Last month's March 19 moon hung huge and low, appearing closer to earth than anytime in the past two decades.They called it Supermoon. Big Moon. It filled the sky. Sat on treetops. So close. Hypnotic. On that evening, I hoped my children were moonstruck, like me, and that they might be recalling another magical night we had shared, long ago.
Twenty-five years ago at 1:30 AM, I woke my ten- and eight-year-old children to see their first, lunar eclipse.
"That's great," Alisa the elder sighed. "Tell me about it in the morning." "OK dad, I'll be right down," Jason drowsily muttered and pulled the blanket over his head.
Despite their initial resistance and decided lack of enthusiasm, I knew they would want to see it. I managed to wrest them from slumber and led them trance-like to our backyard. We sat in beach chairs I had placed on the lawn and they recovered their senses in time to witness the moon's magical, gradual disappearance. They were mesmerized.
A Cape Cod summer's, early afternoon had darkened dramatically. A sudden, torrential downpour was chasing swimmers and sunbathers from the beach. I wanted Alisa and Jason to feel the rain on their faces as they floated on the water. We ran against the fleeing crowd, into the ocean. We bobbed and floated, drank the rain and laughed. Oh how we laughed.
My children are grown, parents, and they still recall fondly their first eclipse and baptismal, floating drink of rain.
Waltzing in the kitchen
My Uncle Peter first taught me the joys of surprise, of acting spontaneously. I was seven when he made one of his many, unannounced visits to our home. On this Saturday afternoon, I was helping my Italian mother make homemade pasta sauce, tortellini, fettuccine and butternut squash ravioli.
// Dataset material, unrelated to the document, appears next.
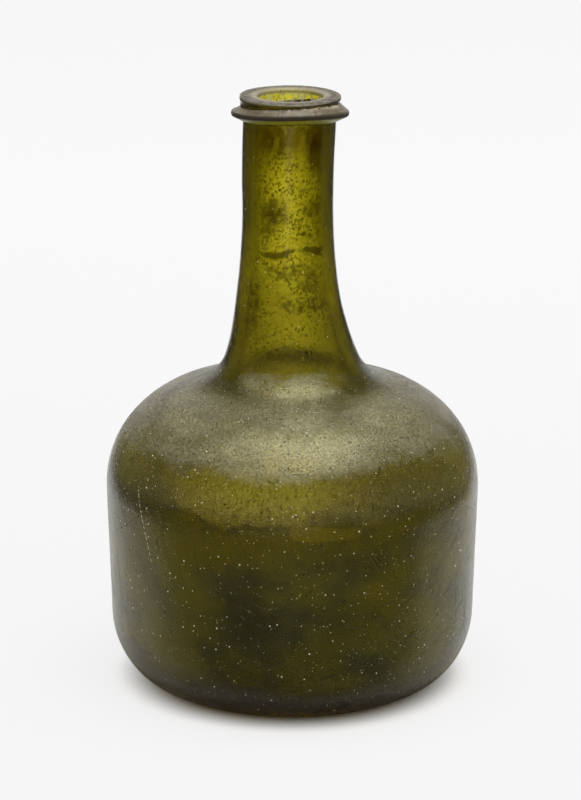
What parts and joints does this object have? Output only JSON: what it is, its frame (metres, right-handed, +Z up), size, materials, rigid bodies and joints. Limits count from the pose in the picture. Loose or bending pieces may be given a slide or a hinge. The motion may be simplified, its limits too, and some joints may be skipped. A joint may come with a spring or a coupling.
{
  "type": "mallet wine bottle",
  "caption": "Free-blown glass wine bottle of mallet form: broad upright body, rounded shoulder, tall slim neck, flat lip, wound string rim and a pushed-up base.",
  "frame": {"origin": "middle of the foot ring, on the plane that the bottle stands on", "axes": "+Z up along the bottle's axis, -Y towards the front as pictured, +X to the right"},
  "size_m": [0.1316, 0.1316, 0.21],
  "materials": {
    "dark_green_glass": "dark olive-green blown glass, dulled by weathering, with seeds and fine scratches",
    "weathered_rim_glass": "the same green glass under a grey-brown weathered skin, worn pale at its edges",
    "rough_scar_glass": "broken, rough green glass"
  },
  "bodies": {
    "root": {"vessel": "dark_green_glass", "string_rim": "weathered_rim_glass", "pontil_scar": "rough_scar_glass"}
  },
  "joints": []
}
Uncle Peter knocked briskly, entered our small, cramped kitchen and greeted us warmly, as always. Italian crooner, Perry Como, was singing a ballad on the transistor radio perched on top of the stove. My uncle drank in Perry's song, eyes closed and swaying for a few moments, then looked at my mom and softly said, "Dance with me." My mother feigned embarrassment, giggling, "But Peter, I have sauce on my apron." He answered by cavalierly extending his hand, "Thelma, it's Perry Como. We have to dance" And they waltzed in our kitchen, gracefully, lost in the moment, in the music, in their love. The Prince and Cinderella. Brother and sister. We were all smiling.
A sense of wonder, a tale of loss
Children arrive with a natural sense of wonder. They beckon us continuously to join them in their enchantment. They fascinate us with their whims. "Come have tea with me and my imaginary friends. Let's make banana splits for breakfast! We need to catch fireflies to light up our tent."
As a family therapist, I've seen far too many children become less free-spirited, as parents hurry them through their childhood. Even preschoolers are expected to live highly structured lives. Academic, achievement-oriented daycare. Educational playgroups. Adult supervised sports. There's hardly time for a daydream.
In our worried, anxiety-ridden efforts to create high achieving, multi-talented college students, we and our children often lose touch with our sense of wonder, our penchant and flair for the the impromptu, the spontaneous, the surprise.
Renaming the constellations
Take your children for a surprise, evening picnic. Watch the sunset. Rename the constellations to suit your fancy. How about banana splits for breakfast? Or maybe the next time you're at a toll booth, tell your children to pay the toll for the car behind you. Loosen up. Surprise your children. Make some memories.
My Uncle Peter taught me to dance in the kitchen, to swim in the rain, to live in the moment. To spontaneously surprise and delight. He listened to his heart and invited others to celebrate what he heard. You are never too old or too young to dance in the moonlight. Your children need to know that.